I really enjoyed ragnar. Running with people and having a team to cheer for was a lot of fun (which is also something I really enjoy about skiing with Vakava), and having that many teams out on the course meant there was always someone cheering you on. I was surprised at how hard the race was, although I ran fewer miles than a full marathon, my legs felt much more tired at the end, as a result of running the equivalent of 3 short, hard races in 24 hours.

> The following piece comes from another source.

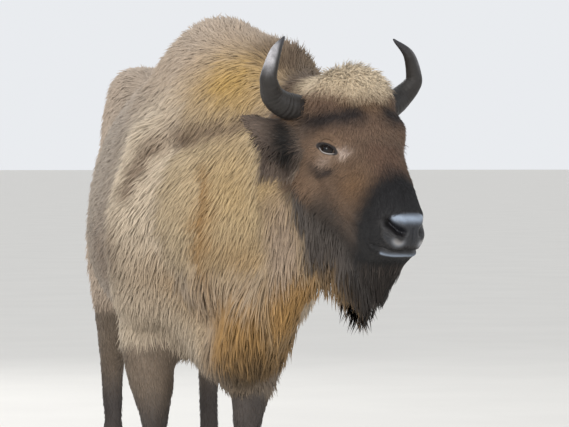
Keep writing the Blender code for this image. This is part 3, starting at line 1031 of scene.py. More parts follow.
    def wool(self, points: Array) -> Array:
        """How woolly the coat is: 1 on the poll and between the horns."""
        folded = fold(self.head.read(points))
        return np.clip(1.25 * spot(folded, (-0.008, -0.04, 0.0), (0.066, 0.085, 0.135)), 0, 1)

    @staticmethod
    def collar(place: Array) -> Array:
        """How near each place of the head lies to a horn's root."""
        return spot(fold(place), (0.040, -0.105, 0.135), (0.050, 0.060, 0.040))

    @staticmethod
    def below_chin(place: Array) -> Array:
        """How far each place of the head lies below the chin and jaw, where the beard hangs."""
        return place[:, 0] - 0.50 - 0.6 * (0.10 + place[:, 1])

    def sculpt(self, mesh: Mesh) -> None:
        """Gives the head its sockets, nostrils, mouth and ears, and the trunk its folds.

        Args:
            mesh: the skin.
        """
        surface = Surface(mesh)
        self.sculpt_trunk(surface)
        self.sculpt_face(surface)
        self.sculpt_nose(surface)
        self.sculpt_ears(surface)
        for eye in self.eyes:
            self.sculpt_orbit(surface, eye)
        surface.write()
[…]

Our final place was 41st overall, 20th in the mixed, non-ultra category. Our total time was 27:59:05., my next race is the sawtooth 100 and my new goal is to run my first solo 100 miler under our teams Ragnar time.

Sunday, August 18, 2013

Vacation Training

While having a lovely roller ski out at Afton this morning, I was telling fellow teammate, Rob Edman, about the day being a nice end to a big training week. I had put in a big week with plenty of intervals because I could (actually had the time!) and because I felt well rested after having done very little the week before while on vacation up north on the Gunflint Trail. Rob asked what my philosophy was on training while on vacation and if I tried to keep my regular schedule or if I thought taking a week off was not an issue. My philosophy is to just enjoy the vacation and not worry about training if I don’t feel like it. I always do at least a couple workouts, usually at the end of it, because I actually start to miss it and just feel like getting out and doing something to get my heart rate up and endorphins flowing. But I don’t fret over getting anything specific in. I figure that I do this for fun and if it starts feeling like a job or making life stressful, then something is wrong. While on vacation I had done plenty of easy hiking and paddling, but I wouldn’t call any of that training. I did do a couple actual workouts at the end of the week, one was just an easy pole hike and the other was some hill running intervals. I had packed a few things that I might want to do a strength workout with, but never really felt like doing one so I didn’t. I came back mentally and physically refreshed and psyched to get back at it and I think that’s how it should be.